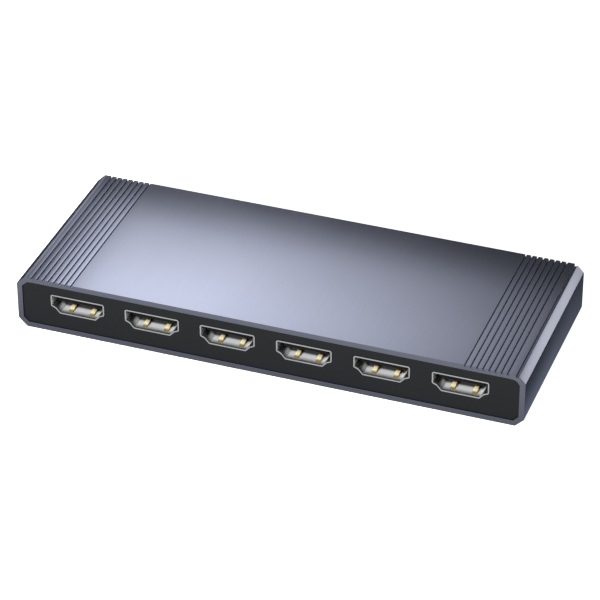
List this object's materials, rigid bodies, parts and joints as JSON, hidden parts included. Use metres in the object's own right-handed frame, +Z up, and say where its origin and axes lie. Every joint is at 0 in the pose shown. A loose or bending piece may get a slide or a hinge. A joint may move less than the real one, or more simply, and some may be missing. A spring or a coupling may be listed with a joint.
{
  "type": "hdmi switch",
  "caption": "Desktop HDMI switch: a long grooved aluminium sleeve with a row of HDMI sockets in a dark panel, and a select button, status lights and power inlet on the other side.",
  "frame": {"origin": "middle of the bounding box in plan, at the underside of the feet", "axes": "+X along the sleeve, -Y out of the HDMI socket side, +Z up"},
  "size_m": [0.1352, 0.0539, 0.0161],
  "materials": {
    "anodised_aluminium": "fine satin anodised, space grey",
    "panel_plastic": "fine matt mould texture",
    "board_laminate": "glass-epoxy laminate with solder mask",
    "shell_steel": "nickel-plated pressed steel",
    "insulator_plastic": "moulded black insulator",
    "contact_gold": "gold-plated contacts",
    "button_plastic": "satin moulded plastic",
    "switch_steel": "bright pressed steel",
    "plunger_plastic": "moulded plastic",
    "led_package": "white moulded package",
    "clear_plastic": "clear moulded plastic",
    "infrared_plastic": "dark red, clear to infrared",
    "chip_epoxy": "matt epoxy package",
    "ferrite": "ferrite",
    "can_aluminium": "bright can",
    "capacitor_ceramic": "fired ceramic",
    "resistor_ceramic": "glazed ceramic",
    "screw_steel": "blackened steel",
    "foot_rubber": "matt rubber"
  },
  "bodies": {
    "housing": {"bulk_capacitors": "can_aluminium", "chip_capacitors": "capacitor_ceramic", "chip_resistors": "resistor_ceramic", "circuit_board": "board_laminate", "control_chip": "chip_epoxy", "control_panel": "panel_plastic", "crystal": "switch_steel", "hdmi_contacts_1": "contact_gold", "hdmi_contacts_2": "contact_gold", "hdmi_contacts_3": "contact_gold", "hdmi_contacts_4": "contact_gold", "hdmi_contacts_5": "contact_gold", "hdmi_contacts_6": "contact_gold", "hdmi_shell_1": "shell_steel", "hdmi_shell_2": "shell_steel", "hdmi_shell_3": "shell_steel", "hdmi_shell_4": "shell_steel", "hdmi_shell_5": "shell_steel", "hdmi_shell_6": "shell_steel", "hdmi_tongue_1": "insulator_plastic", "hdmi_tongue_2": "insulator_plastic", "hdmi_tongue_3": "insulator_plastic", "hdmi_tongue_4": "insulator_plastic", "hdmi_tongue_5": "insulator_plastic", "hdmi_tongue_6": "insulator_plastic", "housing_screws": "screw_steel", "housing_sleeve": "anodised_aluminium", "infrared_receiver": "chip_epoxy", "infrared_window": "infrared_plastic", "light_pipe_1": "clear_plastic", "light_pipe_2": "clear_plastic", "light_pipe_3": "clear_plastic", "light_pipe_4": "clear_plastic", "light_pipe_5": "clear_plastic", "light_pipe_6": "clear_plastic", "memory_chips": "chip_epoxy", "port_panel": "panel_plastic", "power_inductor": "ferrite", "power_socket_contacts": "contact_gold", "power_socket_shell": "shell_steel", "power_socket_tongue": "insulator_plastic", "push_switch_body": "insulator_plastic", "push_switch_cover": "switch_steel", "push_switch_dome": "switch_steel", "rubber_foot_1": "foot_rubber", "rubber_foot_2": "foot_rubber", "rubber_foot_3": "foot_rubber", "rubber_foot_4": "foot_rubber", "status_leds": "led_package", "surge_arrays": "chip_epoxy", "switch_chip": "chip_epoxy", "voltage_regulator": "chip_epoxy"},
    "select_button": {"select_button": "button_plastic"},
    "switch_plunger": {"push_switch_plunger": "plunger_plastic"}
  },
  "joints": [
    {"name": "select_button_press", "type": "slide", "parent": "housing", "child": "select_button", "axis": [0, -1, 0], "range_m": [0, 0.0005], "stiffness_N_per_m": 2500},
    {"name": "switch_plunger_press", "type": "slide", "parent": "housing", "child": "switch_plunger", "axis": [0, -1, 0], "range_m": [0, 0.0005], "deforming": ["push_switch_dome"]}
  ],
  "couplings": [
    {"joint": "switch_plunger_press", "follows": "select_button_press", "ratio": 1}
  ]
}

▬▬▬

The whole listing above needs to be written out again exactly.

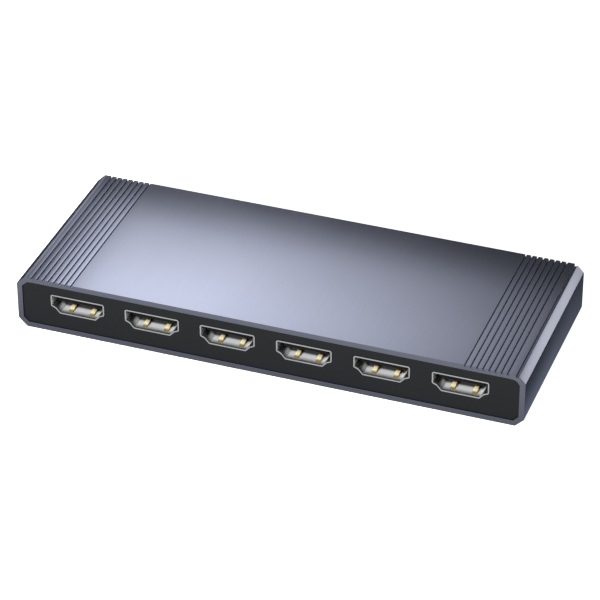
List this object's materials, rigid bodies, parts and joints as JSON, hidden parts included. Use metres in the object's own right-handed frame, +Z up, and say where its origin and axes lie. Every joint is at 0 in the pose shown. A loose or bending piece may get a slide or a hinge. A joint may move less than the real one, or more simply, and some may be missing. A spring or a coupling may be listed with a joint.
{
  "type": "hdmi switch",
  "caption": "Desktop HDMI switch: a long grooved aluminium sleeve with a row of HDMI sockets in a dark panel, and a select button, status lights and power inlet on the other side.",
  "frame": {"origin": "middle of the bounding box in plan, at the underside of the feet", "axes": "+X along the sleeve, -Y out of the HDMI socket side, +Z up"},
  "size_m": [0.1352, 0.0539, 0.0161],
  "materials": {
    "anodised_aluminium": "fine satin anodised, space grey",
    "panel_plastic": "fine matt mould texture",
    "board_laminate": "glass-epoxy laminate with solder mask",
    "shell_steel": "nickel-plated pressed steel",
    "insulator_plastic": "moulded black insulator",
    "contact_gold": "gold-plated contacts",
    "button_plastic": "satin moulded plastic",
    "switch_steel": "bright pressed steel",
    "plunger_plastic": "moulded plastic",
    "led_package": "white moulded package",
    "clear_plastic": "clear moulded plastic",
    "infrared_plastic": "dark red, clear to infrared",
    "chip_epoxy": "matt epoxy package",
    "ferrite": "ferrite",
    "can_aluminium": "bright can",
    "capacitor_ceramic": "fired ceramic",
    "resistor_ceramic": "glazed ceramic",
    "screw_steel": "blackened steel",
    "foot_rubber": "matt rubber"
  },
  "bodies": {
    "housing": {"bulk_capacitors": "can_aluminium", "chip_capacitors": "capacitor_ceramic", "chip_resistors": "resistor_ceramic", "circuit_board": "board_laminate", "control_chip": "chip_epoxy", "control_panel": "panel_plastic", "crystal": "switch_steel", "hdmi_contacts_1": "contact_gold", "hdmi_contacts_2": "contact_gold", "hdmi_contacts_3": "contact_gold", "hdmi_contacts_4": "contact_gold", "hdmi_contacts_5": "contact_gold", "hdmi_contacts_6": "contact_gold", "hdmi_shell_1": "shell_steel", "hdmi_shell_2": "shell_steel", "hdmi_shell_3": "shell_steel", "hdmi_shell_4": "shell_steel", "hdmi_shell_5": "shell_steel", "hdmi_shell_6": "shell_steel", "hdmi_tongue_1": "insulator_plastic", "hdmi_tongue_2": "insulator_plastic", "hdmi_tongue_3": "insulator_plastic", "hdmi_tongue_4": "insulator_plastic", "hdmi_tongue_5": "insulator_plastic", "hdmi_tongue_6": "insulator_plastic", "housing_screws": "screw_steel", "housing_sleeve": "anodised_aluminium", "infrared_receiver": "chip_epoxy", "infrared_window": "infrared_plastic", "light_pipe_1": "clear_plastic", "light_pipe_2": "clear_plastic", "light_pipe_3": "clear_plastic", "light_pipe_4": "clear_plastic", "light_pipe_5": "clear_plastic", "light_pipe_6": "clear_plastic", "memory_chips": "chip_epoxy", "port_panel": "panel_plastic", "power_inductor": "ferrite", "power_socket_contacts": "contact_gold", "power_socket_shell": "shell_steel", "power_socket_tongue": "insulator_plastic", "push_switch_body": "insulator_plastic", "push_switch_cover": "switch_steel", "push_switch_dome": "switch_steel", "rubber_foot_1": "foot_rubber", "rubber_foot_2": "foot_rubber", "rubber_foot_3": "foot_rubber", "rubber_foot_4": "foot_rubber", "status_leds": "led_package", "surge_arrays": "chip_epoxy", "switch_chip": "chip_epoxy", "voltage_regulator": "chip_epoxy"},
    "select_button": {"select_button": "button_plastic"},
    "switch_plunger": {"push_switch_plunger": "plunger_plastic"}
  },
  "joints": [
    {"name": "select_button_press", "type": "slide", "parent": "housing", "child": "select_button", "axis": [0, -1, 0], "range_m": [0, 0.0005], "stiffness_N_per_m": 2500},
    {"name": "switch_plunger_press", "type": "slide", "parent": "housing", "child": "switch_plunger", "axis": [0, -1, 0], "range_m": [0, 0.0005], "deforming": ["push_switch_dome"]}
  ],
  "couplings": [
    {"joint": "switch_plunger_press", "follows": "select_button_press", "ratio": 1}
  ]
}